Oh, where do we start with the LS4? Commonly labeled as the most intriguing engine of the LS family, the LS4 is a 5.3-liter lump that equipped the front-wheel drive (yes, FWD
) Chevrolet Impala SS and Pontiac Grand Prix GXP. The 303 horsepower LS4 features a transverse mounting position, which sort of spoils everything that’s good about this engine.
The legendary LS7 was the focus point of the sixth-generation Chevrolet Corvette Z06. Its 7-liter (427 cu.in.) displacement made it the largest LS offered in a production vehicle. To cope with the 4.125-inch bores, engineers gave the LS7 a Siamese-bore cylinder block design. Hand-built at the GM Performance Build Center in Wixom, Michigan, the LS7 Vee-Eight blunderbuss was good for 505 horsepower when it was new thanks to go-faster components, such as competition-proven heads, titanium rods, and titanium intake valves.
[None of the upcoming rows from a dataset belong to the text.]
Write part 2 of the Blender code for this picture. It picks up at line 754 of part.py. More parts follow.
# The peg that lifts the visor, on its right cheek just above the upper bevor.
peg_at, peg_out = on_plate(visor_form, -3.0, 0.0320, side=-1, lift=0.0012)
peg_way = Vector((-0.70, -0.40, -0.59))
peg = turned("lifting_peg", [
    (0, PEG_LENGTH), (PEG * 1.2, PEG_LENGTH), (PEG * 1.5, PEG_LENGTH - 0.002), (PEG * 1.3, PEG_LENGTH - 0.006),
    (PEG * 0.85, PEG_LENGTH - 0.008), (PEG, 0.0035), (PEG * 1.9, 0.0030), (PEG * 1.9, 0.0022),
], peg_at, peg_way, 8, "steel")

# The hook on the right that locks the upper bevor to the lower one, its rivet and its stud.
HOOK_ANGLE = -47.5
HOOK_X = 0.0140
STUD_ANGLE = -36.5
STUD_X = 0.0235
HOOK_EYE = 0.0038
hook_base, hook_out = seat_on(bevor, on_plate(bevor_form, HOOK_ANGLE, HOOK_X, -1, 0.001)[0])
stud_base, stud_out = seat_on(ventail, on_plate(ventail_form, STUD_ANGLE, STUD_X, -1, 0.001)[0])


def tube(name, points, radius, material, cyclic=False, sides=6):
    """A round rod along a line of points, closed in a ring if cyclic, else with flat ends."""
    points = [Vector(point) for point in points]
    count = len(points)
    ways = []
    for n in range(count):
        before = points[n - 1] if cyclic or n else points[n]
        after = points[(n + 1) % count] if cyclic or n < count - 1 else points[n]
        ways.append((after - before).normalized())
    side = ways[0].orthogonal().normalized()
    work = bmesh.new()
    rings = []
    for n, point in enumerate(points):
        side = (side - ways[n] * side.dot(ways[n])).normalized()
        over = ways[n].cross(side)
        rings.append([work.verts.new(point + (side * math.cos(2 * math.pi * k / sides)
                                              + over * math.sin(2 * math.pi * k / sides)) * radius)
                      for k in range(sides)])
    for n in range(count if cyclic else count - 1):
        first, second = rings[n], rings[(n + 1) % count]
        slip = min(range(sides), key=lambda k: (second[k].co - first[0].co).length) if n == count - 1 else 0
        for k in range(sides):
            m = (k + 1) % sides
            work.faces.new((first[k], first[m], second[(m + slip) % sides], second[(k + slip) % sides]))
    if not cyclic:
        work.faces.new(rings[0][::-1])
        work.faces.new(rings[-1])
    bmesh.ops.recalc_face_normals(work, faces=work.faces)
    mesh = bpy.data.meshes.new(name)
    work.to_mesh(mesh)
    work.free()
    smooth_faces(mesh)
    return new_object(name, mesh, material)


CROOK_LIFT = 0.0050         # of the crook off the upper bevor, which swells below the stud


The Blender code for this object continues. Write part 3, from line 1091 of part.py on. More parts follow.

Before the Gen V LT4 and its 650 all-American horsepower, the LS9 claimed the title of most powerful production engine made by General Motors. The 6.2-liter supercharged and charge-cooled motor powered the Corvette ZR1 with 638 horsepower. Components that made this output possible include a 2.3-liter Roots-type supercharger, dry-sump lubrication, and roto-cast cylinder heads.
For most, the LSA is nothing more than a detuned LS9. Standard in the 2009 Cadillac CTS-V, the 6.2-liter supercharged LSA V8 differed from the LS9 with a distinct charge-cooler system, a 1.9-liter supercharger, hypereutectic pistons versus the LS9’s forged pistons, and so forth. That’s why the former-gen Cadillac CTS-V uber sedan was good for 556 horsepower instead of the Chevrolet Corvette ZR1’s 638 horsepower.